Command-Line Tools: Command-line tools can be used to collect detailed performance information from the hypervisor. Examples include esxtop for VMware and perfmon for Hyper-V.
APIs: Hypervisors typically expose APIs that allow for programmatic access to performance data. This enables custom monitoring solutions and integration with existing monitoring systems.
SNMP (Simple Network Management Protocol): SNMP can be used to collect performance data from the hypervisor.

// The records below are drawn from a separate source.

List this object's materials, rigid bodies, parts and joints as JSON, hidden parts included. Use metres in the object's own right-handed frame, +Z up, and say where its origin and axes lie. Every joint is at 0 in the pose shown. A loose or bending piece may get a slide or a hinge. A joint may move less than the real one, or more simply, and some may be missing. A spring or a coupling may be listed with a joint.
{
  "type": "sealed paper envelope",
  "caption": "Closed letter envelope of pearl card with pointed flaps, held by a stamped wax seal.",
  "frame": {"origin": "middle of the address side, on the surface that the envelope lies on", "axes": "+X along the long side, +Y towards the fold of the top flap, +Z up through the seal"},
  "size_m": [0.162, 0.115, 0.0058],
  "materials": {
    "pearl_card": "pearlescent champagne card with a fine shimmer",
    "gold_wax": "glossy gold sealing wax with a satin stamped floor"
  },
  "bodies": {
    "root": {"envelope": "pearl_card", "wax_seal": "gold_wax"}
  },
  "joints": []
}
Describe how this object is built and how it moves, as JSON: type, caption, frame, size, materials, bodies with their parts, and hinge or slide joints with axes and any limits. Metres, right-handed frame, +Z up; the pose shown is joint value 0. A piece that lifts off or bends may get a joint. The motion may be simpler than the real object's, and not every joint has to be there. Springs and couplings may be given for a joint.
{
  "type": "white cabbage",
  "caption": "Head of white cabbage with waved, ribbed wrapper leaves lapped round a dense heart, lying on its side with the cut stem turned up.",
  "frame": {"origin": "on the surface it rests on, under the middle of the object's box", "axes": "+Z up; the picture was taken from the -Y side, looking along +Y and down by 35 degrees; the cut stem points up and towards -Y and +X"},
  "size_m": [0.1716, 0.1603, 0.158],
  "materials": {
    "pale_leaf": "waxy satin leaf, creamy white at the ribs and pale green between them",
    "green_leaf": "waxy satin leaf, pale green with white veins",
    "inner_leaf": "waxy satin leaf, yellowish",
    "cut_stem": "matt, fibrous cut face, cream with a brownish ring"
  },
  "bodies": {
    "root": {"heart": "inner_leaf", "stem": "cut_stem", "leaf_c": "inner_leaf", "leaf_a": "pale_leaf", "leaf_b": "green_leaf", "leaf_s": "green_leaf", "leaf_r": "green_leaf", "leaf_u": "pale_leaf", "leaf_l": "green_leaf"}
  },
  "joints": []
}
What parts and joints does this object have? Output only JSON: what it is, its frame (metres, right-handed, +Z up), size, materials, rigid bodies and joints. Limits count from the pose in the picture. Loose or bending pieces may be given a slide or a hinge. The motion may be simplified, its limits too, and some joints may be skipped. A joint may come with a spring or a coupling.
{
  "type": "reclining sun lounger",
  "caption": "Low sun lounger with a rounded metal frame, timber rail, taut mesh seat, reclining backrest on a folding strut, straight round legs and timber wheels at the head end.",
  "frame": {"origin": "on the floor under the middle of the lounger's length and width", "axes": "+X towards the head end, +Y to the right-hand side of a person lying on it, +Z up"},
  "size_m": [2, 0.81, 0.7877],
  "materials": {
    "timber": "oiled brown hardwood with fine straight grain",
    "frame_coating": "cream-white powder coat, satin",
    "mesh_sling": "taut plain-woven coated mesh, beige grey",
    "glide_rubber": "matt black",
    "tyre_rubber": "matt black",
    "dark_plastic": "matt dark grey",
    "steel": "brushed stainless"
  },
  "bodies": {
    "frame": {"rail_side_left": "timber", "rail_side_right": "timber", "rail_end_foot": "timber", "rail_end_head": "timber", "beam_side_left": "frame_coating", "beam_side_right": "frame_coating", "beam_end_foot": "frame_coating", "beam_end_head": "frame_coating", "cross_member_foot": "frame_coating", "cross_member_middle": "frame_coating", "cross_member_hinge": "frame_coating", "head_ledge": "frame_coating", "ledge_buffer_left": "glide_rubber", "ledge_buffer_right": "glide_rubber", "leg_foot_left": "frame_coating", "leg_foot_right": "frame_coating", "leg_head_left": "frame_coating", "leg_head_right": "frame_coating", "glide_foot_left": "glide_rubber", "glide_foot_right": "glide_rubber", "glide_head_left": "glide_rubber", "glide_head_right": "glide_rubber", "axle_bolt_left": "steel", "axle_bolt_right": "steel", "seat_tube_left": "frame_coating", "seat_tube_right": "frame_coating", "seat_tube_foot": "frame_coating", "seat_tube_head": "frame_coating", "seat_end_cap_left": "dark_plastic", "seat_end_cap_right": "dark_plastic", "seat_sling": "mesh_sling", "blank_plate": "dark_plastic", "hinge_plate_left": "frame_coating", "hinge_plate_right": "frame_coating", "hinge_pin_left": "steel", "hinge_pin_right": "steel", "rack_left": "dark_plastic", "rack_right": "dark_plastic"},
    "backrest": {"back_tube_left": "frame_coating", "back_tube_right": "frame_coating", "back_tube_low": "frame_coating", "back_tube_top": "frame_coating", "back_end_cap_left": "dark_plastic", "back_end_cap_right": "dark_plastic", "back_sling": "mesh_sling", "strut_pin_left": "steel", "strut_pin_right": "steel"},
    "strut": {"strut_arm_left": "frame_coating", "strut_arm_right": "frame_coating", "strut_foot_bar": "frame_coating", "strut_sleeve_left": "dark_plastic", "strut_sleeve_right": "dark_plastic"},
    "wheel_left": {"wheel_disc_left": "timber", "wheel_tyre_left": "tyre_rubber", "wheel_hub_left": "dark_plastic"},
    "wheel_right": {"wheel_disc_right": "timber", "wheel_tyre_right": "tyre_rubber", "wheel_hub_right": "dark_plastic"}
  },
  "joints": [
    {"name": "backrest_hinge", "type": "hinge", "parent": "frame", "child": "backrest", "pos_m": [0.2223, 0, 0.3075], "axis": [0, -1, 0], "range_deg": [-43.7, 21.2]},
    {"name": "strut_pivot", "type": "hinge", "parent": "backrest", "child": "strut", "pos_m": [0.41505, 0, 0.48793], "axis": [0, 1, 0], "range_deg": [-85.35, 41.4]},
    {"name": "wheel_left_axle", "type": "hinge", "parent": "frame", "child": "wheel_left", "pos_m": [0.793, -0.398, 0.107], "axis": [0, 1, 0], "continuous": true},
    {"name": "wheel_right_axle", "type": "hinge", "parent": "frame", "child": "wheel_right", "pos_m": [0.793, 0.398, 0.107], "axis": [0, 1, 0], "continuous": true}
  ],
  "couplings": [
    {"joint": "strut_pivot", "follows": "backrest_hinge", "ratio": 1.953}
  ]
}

Best Practices for Hypervisor Monitoring

Establish Baseline Performance: Before implementing any changes, establish a baseline of normal performance. This will allow you to identify deviations from the norm and proactively address potential issues.
Define Clear Performance Goals: Set clear performance goals for VMs and the hypervisor. This will help you determine whether the infrastructure is meeting its performance objectives.
Customize Monitoring Thresholds: Configure monitoring thresholds to trigger alerts when performance metrics exceed predefined limits.
Automate Monitoring Tasks: Automate routine monitoring tasks, such as data collection and reporting.
Regularly Review Monitoring Data: Regularly review monitoring data to identify trends and potential issues.
Integrate with Alerting Systems: Integrate hypervisor monitoring with alerting systems to ensure that administrators are notified of potential issues in a timely manner.
Secure Monitoring Infrastructure: Secure the monitoring infrastructure to prevent unauthorized access to sensitive data.
Choose the Right Tools: Select monitoring tools that meet your specific needs and budget.
Train Staff: Ensure that staff are properly trained on how to use the monitoring tools and interpret the data.
Document Monitoring Procedures: Document monitoring procedures to ensure consistency and repeatability.

By implementing a comprehensive hypervisor monitoring strategy, organizations can ensure the optimal performance, stability, and security of their virtualized infrastructure. This proactive approach allows for early detection and resolution of issues, minimizing downtime and maximizing the benefits of virtualization.